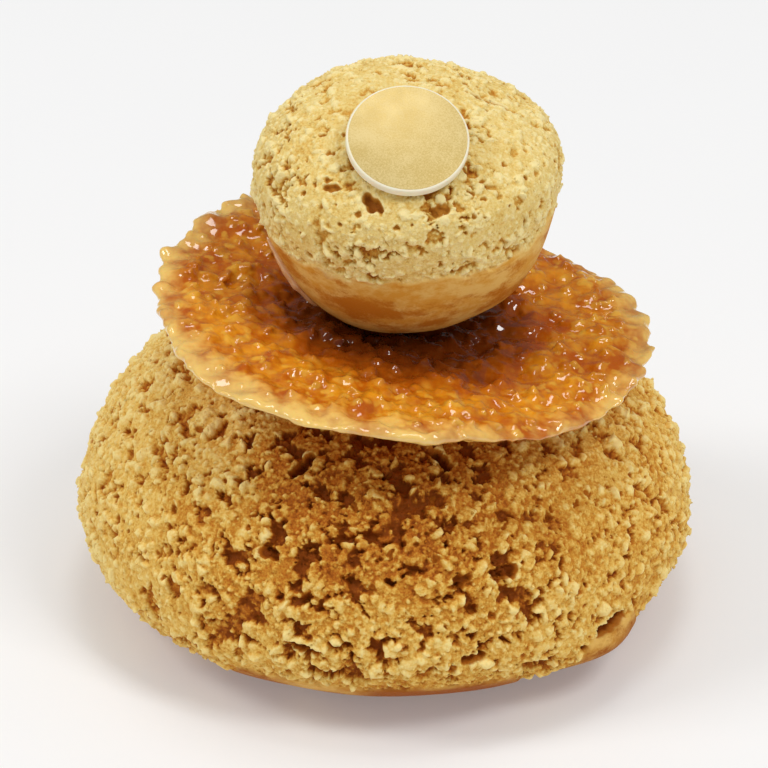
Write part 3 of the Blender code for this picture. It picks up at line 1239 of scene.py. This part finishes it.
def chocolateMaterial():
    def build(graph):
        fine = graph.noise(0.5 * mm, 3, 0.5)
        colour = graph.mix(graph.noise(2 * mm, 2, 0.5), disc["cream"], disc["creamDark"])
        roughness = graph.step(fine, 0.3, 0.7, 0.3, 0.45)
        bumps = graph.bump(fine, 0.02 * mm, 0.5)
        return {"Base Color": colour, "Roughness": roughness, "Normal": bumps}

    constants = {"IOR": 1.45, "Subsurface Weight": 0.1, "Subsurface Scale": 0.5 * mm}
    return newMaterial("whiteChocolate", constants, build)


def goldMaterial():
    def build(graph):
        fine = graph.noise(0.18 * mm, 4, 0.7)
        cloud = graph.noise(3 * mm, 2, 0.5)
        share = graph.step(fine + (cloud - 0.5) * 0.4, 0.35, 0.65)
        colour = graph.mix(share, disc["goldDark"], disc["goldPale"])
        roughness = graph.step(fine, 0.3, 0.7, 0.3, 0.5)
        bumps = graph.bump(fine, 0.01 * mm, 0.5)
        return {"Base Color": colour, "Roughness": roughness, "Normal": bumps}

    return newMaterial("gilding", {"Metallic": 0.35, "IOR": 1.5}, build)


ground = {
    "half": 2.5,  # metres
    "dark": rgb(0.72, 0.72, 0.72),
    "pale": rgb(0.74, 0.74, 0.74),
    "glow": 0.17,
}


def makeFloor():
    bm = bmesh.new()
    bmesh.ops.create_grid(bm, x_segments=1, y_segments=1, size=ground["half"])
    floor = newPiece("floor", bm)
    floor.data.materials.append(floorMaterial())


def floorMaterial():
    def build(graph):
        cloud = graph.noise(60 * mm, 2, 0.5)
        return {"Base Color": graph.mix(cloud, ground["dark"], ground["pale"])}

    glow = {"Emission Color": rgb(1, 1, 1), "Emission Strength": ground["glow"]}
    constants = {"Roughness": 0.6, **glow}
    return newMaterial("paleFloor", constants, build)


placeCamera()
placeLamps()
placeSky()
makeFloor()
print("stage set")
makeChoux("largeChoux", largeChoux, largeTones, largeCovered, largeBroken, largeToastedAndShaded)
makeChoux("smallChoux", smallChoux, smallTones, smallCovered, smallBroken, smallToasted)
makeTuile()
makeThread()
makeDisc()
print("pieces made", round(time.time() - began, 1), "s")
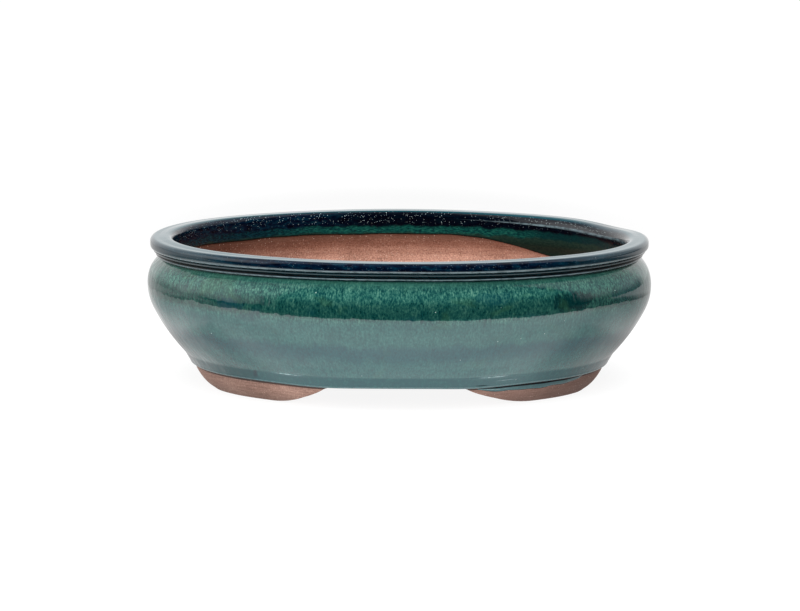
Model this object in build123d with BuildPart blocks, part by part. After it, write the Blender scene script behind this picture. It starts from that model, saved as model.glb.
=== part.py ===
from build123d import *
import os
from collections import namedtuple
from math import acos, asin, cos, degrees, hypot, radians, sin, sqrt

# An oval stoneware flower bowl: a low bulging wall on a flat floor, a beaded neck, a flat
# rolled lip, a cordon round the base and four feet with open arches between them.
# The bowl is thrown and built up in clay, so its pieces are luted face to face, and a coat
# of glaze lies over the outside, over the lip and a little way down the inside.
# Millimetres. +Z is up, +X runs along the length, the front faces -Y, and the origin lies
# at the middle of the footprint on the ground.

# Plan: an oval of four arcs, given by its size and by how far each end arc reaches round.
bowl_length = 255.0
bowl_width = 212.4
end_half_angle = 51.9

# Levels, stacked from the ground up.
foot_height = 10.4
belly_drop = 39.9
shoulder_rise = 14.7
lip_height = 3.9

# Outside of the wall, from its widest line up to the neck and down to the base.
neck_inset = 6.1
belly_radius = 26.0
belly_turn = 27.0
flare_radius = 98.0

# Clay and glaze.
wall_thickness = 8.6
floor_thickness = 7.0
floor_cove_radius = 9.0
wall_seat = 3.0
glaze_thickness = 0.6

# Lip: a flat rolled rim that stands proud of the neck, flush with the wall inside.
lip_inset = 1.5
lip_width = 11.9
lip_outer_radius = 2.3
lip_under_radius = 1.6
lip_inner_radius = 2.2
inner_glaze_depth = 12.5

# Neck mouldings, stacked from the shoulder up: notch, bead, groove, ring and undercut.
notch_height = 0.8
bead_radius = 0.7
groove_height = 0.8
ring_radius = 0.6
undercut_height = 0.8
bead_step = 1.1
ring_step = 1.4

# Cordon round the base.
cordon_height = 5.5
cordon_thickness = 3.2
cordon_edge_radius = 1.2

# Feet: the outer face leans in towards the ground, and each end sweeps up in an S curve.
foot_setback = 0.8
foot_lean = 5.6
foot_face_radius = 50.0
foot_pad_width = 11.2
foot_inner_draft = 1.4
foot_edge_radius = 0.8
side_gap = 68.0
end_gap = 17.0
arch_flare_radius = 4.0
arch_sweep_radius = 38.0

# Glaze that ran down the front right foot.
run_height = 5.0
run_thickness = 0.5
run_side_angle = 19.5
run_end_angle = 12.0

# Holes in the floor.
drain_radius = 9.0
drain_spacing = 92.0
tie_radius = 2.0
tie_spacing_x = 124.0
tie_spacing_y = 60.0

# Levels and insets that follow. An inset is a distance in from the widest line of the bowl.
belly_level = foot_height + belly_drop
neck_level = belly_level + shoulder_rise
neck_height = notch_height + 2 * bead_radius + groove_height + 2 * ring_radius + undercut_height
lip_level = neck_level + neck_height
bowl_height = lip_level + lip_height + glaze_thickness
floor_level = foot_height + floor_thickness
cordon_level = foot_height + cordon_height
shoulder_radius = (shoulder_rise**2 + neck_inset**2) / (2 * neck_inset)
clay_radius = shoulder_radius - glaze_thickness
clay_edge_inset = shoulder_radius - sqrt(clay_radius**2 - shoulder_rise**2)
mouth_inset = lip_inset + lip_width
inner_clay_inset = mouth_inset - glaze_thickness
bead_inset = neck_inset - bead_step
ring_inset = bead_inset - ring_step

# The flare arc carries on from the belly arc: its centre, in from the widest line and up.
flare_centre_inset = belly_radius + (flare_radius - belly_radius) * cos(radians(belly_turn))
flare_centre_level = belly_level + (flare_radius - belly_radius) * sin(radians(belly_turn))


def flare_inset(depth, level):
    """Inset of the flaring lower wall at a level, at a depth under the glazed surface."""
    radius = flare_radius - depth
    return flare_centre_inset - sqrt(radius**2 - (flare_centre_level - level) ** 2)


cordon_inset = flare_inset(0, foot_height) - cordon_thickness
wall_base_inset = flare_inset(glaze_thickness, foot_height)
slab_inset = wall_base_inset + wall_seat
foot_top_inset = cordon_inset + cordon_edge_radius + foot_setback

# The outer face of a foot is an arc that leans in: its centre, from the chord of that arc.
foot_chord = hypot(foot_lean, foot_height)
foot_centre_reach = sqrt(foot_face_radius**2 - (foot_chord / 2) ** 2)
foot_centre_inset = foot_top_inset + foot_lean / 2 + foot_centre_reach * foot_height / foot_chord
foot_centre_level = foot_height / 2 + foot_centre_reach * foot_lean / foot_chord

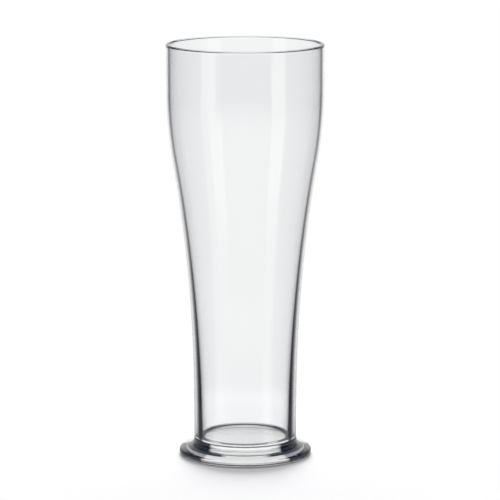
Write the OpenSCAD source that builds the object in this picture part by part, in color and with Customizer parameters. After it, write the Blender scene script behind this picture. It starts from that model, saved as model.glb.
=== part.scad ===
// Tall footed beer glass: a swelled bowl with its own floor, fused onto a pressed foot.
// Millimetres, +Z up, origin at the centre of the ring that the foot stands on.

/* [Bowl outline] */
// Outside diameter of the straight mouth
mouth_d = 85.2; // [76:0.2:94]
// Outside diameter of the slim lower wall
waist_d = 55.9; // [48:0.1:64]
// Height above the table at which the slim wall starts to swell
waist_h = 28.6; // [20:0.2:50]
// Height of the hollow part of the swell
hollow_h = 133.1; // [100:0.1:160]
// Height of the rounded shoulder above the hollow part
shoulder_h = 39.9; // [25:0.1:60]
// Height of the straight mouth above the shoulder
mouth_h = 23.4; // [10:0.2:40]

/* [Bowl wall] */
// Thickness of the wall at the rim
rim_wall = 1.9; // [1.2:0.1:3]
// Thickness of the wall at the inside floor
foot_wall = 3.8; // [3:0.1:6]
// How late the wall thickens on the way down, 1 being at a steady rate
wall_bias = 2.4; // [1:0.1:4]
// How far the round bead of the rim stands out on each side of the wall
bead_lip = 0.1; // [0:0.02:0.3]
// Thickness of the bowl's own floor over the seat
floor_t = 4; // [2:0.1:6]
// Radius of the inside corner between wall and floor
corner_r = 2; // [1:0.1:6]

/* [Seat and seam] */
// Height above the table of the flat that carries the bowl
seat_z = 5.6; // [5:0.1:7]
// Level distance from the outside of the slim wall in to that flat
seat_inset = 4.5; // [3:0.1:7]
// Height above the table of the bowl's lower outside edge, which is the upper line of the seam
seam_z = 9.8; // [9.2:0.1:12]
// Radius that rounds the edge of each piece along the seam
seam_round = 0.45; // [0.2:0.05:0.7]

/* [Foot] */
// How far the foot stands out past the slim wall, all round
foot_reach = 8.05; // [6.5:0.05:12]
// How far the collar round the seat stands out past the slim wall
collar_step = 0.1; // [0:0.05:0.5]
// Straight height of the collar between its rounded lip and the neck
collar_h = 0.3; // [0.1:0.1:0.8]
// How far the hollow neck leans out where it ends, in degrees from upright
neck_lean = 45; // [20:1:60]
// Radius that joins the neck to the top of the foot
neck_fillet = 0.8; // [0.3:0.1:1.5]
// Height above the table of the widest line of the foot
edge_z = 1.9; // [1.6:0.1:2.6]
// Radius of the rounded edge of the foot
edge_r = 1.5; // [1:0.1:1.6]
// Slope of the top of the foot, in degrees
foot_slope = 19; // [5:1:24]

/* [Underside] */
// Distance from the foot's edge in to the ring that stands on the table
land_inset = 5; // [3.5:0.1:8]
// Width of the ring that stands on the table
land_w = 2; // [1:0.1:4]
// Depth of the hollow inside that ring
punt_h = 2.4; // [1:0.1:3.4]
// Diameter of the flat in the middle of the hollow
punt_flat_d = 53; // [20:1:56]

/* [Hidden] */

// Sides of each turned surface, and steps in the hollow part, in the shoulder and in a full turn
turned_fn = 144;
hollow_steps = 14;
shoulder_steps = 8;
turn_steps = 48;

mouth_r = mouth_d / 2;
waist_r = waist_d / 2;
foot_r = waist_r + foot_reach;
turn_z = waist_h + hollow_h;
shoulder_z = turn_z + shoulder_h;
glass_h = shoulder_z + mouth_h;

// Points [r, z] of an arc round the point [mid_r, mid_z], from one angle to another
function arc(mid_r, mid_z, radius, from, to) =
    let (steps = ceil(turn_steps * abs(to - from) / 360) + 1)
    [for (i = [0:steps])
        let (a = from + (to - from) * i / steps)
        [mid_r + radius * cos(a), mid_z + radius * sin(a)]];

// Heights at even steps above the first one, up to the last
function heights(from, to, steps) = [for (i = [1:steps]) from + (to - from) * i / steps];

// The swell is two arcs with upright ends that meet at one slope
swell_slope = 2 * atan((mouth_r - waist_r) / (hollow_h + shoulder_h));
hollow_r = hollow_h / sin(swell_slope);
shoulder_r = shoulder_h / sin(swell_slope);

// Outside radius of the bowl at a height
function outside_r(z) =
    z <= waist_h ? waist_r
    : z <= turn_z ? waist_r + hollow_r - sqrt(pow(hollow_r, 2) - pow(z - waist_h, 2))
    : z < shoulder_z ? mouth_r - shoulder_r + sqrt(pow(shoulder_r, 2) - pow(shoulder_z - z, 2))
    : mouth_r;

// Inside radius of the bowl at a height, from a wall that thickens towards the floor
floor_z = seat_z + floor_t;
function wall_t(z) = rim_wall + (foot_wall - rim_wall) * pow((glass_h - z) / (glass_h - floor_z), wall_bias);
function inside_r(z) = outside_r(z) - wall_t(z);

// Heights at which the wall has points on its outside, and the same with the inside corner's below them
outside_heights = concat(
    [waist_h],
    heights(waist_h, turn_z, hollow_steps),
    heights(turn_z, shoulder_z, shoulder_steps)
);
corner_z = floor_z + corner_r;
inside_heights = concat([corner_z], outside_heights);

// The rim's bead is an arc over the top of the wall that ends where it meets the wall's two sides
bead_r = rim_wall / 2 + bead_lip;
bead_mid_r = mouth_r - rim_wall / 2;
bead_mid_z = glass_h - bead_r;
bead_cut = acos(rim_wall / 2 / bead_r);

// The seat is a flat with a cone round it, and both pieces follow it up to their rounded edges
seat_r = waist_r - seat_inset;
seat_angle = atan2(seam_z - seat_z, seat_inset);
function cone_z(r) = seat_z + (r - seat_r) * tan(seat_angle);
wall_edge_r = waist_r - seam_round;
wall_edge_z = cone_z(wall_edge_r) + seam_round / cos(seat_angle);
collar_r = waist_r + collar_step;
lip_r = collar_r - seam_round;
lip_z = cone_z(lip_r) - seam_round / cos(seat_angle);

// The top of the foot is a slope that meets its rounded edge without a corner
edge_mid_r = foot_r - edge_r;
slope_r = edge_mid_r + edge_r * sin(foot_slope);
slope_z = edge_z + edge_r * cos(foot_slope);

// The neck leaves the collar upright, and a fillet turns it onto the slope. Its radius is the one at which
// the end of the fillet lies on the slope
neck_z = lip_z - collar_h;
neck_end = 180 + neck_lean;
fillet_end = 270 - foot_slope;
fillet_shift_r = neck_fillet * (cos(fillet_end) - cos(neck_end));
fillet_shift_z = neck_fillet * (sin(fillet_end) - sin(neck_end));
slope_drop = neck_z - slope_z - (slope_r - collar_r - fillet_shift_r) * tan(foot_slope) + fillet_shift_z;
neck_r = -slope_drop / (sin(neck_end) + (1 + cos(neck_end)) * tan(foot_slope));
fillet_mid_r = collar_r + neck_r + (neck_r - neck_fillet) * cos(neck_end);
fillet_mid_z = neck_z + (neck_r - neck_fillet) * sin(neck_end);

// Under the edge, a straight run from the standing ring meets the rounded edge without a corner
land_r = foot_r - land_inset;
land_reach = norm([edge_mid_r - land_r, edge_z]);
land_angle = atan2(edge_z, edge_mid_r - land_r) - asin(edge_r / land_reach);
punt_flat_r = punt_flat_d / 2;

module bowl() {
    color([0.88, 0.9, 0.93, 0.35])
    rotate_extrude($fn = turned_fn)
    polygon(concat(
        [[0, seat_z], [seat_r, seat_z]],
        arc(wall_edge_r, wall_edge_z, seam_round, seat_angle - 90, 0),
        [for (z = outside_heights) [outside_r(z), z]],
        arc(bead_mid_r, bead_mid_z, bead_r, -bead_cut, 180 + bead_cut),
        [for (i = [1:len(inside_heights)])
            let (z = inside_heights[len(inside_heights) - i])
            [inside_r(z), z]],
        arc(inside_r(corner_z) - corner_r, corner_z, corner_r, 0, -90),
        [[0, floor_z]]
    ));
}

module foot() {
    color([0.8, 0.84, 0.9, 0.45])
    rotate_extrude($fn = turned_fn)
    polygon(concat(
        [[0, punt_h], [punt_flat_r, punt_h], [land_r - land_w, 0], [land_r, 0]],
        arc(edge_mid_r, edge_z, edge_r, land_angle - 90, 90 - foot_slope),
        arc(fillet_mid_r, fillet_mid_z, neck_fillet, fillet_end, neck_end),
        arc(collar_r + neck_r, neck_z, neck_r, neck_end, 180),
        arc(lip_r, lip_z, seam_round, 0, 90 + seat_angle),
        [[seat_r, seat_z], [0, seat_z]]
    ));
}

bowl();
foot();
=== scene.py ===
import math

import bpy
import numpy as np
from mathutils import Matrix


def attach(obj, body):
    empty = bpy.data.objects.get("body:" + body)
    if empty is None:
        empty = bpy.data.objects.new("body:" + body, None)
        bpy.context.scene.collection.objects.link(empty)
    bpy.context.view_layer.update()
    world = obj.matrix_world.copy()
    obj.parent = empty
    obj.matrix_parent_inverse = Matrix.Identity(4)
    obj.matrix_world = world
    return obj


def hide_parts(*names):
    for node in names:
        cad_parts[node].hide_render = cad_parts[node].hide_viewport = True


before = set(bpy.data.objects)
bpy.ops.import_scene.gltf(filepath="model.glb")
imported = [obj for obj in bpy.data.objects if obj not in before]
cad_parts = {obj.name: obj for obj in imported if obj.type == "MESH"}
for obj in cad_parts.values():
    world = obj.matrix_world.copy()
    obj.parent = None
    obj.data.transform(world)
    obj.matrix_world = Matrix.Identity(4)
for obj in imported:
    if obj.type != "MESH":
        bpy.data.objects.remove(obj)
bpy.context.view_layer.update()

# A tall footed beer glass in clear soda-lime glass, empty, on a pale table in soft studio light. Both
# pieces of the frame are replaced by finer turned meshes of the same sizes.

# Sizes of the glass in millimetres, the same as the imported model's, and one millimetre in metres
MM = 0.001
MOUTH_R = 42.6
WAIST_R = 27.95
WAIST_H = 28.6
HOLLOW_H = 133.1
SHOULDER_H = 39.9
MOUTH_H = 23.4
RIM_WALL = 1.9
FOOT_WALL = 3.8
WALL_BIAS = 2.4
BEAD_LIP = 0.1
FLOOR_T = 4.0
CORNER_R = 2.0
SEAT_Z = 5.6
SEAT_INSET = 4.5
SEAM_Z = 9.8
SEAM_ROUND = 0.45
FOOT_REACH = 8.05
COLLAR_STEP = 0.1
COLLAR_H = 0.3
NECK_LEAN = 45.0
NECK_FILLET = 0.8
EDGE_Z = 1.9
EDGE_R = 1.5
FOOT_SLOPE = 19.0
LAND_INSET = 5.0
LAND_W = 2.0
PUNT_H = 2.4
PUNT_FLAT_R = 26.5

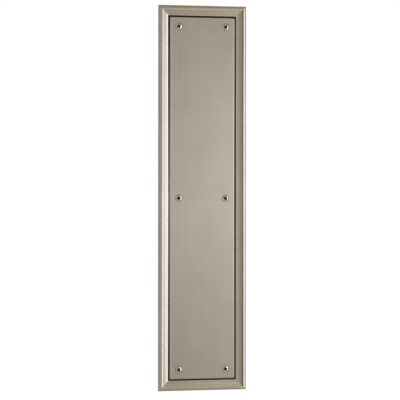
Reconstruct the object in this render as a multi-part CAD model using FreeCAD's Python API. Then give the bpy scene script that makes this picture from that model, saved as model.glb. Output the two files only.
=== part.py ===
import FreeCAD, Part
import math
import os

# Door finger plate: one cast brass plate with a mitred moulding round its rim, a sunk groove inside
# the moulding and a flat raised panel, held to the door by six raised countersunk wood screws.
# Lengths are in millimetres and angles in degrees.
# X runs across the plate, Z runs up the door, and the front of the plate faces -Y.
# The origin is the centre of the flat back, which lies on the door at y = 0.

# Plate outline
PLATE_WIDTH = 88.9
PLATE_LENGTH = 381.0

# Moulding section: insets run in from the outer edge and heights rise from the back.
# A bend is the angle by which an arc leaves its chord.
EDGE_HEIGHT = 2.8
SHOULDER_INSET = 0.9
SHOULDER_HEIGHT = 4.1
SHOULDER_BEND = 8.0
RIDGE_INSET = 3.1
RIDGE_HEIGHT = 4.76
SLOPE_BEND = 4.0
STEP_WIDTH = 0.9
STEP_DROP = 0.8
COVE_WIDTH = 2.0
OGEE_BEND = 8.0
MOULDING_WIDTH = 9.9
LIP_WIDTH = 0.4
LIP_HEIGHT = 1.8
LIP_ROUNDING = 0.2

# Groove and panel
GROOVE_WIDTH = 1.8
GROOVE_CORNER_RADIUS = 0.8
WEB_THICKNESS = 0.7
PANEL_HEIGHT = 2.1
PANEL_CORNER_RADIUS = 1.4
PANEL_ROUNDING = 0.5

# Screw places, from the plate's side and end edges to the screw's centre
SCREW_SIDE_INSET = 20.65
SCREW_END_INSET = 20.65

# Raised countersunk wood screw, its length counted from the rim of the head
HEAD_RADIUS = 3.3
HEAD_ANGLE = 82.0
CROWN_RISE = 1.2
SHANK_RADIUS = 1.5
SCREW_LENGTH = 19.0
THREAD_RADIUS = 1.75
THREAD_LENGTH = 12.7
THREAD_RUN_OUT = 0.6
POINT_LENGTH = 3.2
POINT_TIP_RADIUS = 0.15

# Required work
Everything from the line containing "color([0.8, 0.84, 0.9, 0.45])" down to the line containing "for node in" should be repeated exactly, with both end lines kept and no other lines added.

# Completed task
    color([0.8, 0.84, 0.9, 0.45])
    rotate_extrude($fn = turned_fn)
    polygon(concat(
        [[0, punt_h], [punt_flat_r, punt_h], [land_r - land_w, 0], [land_r, 0]],
        arc(edge_mid_r, edge_z, edge_r, land_angle - 90, 90 - foot_slope),
        arc(fillet_mid_r, fillet_mid_z, neck_fillet, fillet_end, neck_end),
        arc(collar_r + neck_r, neck_z, neck_r, neck_end, 180),
        arc(lip_r, lip_z, seam_round, 0, 90 + seat_angle),
        [[seat_r, seat_z], [0, seat_z]]
    ));
}

bowl();
foot();
=== scene.py ===
import math

import bpy
import numpy as np
from mathutils import Matrix


def attach(obj, body):
    empty = bpy.data.objects.get("body:" + body)
    if empty is None:
        empty = bpy.data.objects.new("body:" + body, None)
        bpy.context.scene.collection.objects.link(empty)
    bpy.context.view_layer.update()
    world = obj.matrix_world.copy()
    obj.parent = empty
    obj.matrix_parent_inverse = Matrix.Identity(4)
    obj.matrix_world = world
    return obj


def hide_parts(*names):
    for node in names:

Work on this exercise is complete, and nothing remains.